Traditionally, the bias toward the son started very early. Although sons and daughters grew up hearing the same dinner-table conversation about the business, it was the son who heard it through the ears of the heir apparent. As a result, sons have tended to view the business as their birth-right and have not taken the time or trouble to go out and get other experience. The top job has been something they expected to inherit, not earn.
For daughters it has been very different -- and better for them that it has. When a daughter winds up taking over the family business, it is most often only after she has proven herself in other companies or other settings. The odds are that she has had to work harder, train harder, and push harder to get where she is going. And her performance on the outside is an early and fairly reliable indicator of how successful she'll be at the head of the family company.
Convincing Dad that she is worthy is only the first hurdle, however. Convincing employees, clients, and suppliers is something else. That's always been a challenge for children brought into the business, and only a sustained period of competence and accomplishment can ever quiet the whispered questions about favoritism and nepotism. But for daughters, there is an added layer of prejudice to overcome -- the same prejudice faced by ambitious women anywhere. Not all daughters survive those tests, but those who do come out stronger and more confident for it.

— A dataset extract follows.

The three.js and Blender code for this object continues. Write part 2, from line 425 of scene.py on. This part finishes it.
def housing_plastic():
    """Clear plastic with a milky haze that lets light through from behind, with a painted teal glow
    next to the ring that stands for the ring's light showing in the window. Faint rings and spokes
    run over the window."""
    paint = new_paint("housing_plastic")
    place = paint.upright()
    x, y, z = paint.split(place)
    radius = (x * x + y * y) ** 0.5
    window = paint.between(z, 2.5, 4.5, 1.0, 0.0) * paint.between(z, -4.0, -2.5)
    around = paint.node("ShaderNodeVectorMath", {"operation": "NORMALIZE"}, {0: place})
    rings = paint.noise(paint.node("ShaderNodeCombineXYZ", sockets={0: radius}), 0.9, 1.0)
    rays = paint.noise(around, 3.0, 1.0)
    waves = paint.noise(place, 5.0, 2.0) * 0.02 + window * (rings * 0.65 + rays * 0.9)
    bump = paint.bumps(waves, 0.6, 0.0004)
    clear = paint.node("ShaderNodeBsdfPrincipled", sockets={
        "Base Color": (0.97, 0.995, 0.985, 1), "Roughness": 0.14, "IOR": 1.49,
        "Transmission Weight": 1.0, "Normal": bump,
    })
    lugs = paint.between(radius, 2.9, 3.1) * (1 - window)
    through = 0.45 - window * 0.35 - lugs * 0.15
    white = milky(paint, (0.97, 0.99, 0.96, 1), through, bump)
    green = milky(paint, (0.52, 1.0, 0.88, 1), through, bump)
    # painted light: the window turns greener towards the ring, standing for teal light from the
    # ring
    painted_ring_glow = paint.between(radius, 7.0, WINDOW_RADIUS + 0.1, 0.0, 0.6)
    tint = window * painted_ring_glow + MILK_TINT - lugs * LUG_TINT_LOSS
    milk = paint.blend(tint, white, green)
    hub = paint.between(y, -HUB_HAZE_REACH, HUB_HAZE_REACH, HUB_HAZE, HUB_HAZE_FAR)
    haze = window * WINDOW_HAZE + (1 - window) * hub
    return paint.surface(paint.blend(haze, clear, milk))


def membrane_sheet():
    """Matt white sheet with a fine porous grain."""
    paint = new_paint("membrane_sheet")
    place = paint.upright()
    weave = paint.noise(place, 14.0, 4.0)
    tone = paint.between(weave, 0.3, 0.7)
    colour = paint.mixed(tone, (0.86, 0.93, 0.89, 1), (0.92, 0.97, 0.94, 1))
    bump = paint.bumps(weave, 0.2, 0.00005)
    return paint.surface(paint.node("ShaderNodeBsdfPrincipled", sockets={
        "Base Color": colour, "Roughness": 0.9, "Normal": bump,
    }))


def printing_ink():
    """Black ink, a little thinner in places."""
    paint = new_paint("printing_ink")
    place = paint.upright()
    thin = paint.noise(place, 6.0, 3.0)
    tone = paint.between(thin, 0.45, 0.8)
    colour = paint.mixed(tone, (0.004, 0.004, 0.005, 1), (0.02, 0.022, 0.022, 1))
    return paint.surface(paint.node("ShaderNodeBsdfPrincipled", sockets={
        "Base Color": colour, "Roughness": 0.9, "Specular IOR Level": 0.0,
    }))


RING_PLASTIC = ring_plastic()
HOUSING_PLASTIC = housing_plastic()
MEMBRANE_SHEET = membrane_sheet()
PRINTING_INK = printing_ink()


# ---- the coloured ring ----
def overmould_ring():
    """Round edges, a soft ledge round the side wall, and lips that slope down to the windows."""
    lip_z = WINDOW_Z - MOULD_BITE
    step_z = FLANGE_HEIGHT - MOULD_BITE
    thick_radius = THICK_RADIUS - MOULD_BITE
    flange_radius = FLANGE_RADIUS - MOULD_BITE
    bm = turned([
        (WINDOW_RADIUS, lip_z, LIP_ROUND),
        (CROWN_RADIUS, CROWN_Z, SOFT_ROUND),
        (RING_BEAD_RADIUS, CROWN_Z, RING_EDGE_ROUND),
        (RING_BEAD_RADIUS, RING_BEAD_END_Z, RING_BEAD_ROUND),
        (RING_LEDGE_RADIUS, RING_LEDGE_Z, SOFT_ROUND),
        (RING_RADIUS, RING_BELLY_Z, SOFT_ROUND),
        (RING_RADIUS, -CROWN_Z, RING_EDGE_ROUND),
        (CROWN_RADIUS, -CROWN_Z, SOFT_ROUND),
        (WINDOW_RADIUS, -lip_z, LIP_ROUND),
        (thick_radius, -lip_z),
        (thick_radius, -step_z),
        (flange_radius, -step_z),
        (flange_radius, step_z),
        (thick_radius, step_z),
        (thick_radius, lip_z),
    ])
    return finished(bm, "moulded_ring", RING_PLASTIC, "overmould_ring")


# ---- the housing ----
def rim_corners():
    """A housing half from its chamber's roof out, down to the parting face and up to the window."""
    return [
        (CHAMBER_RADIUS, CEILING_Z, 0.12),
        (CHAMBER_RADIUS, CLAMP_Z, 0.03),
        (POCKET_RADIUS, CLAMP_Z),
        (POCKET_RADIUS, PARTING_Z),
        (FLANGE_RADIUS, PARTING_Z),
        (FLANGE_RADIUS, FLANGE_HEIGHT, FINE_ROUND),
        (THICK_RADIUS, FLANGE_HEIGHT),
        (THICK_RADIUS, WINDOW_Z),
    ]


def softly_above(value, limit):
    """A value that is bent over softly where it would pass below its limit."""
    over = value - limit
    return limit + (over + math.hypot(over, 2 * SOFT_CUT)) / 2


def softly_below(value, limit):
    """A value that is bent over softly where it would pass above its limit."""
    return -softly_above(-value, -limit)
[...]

I found just such a daughter at an iron forge in Elyria, Ohio. Kasper Foundry Co. is an old-line, third-generation family business in a traditional industry, with a plant that Charles Dickens might have used as a setting: a dimly lit cavern of grime and molten metal, freezing in winter, sweltering in summer, where brawny men sweat and swear and spit tobacco. As she moves through the foundry dressed in jumpsuit, hard hat, and silver-studded cowboy boots, 26-year-old Betsy Kasper looks as if she has stepped out of the movie Flashdance.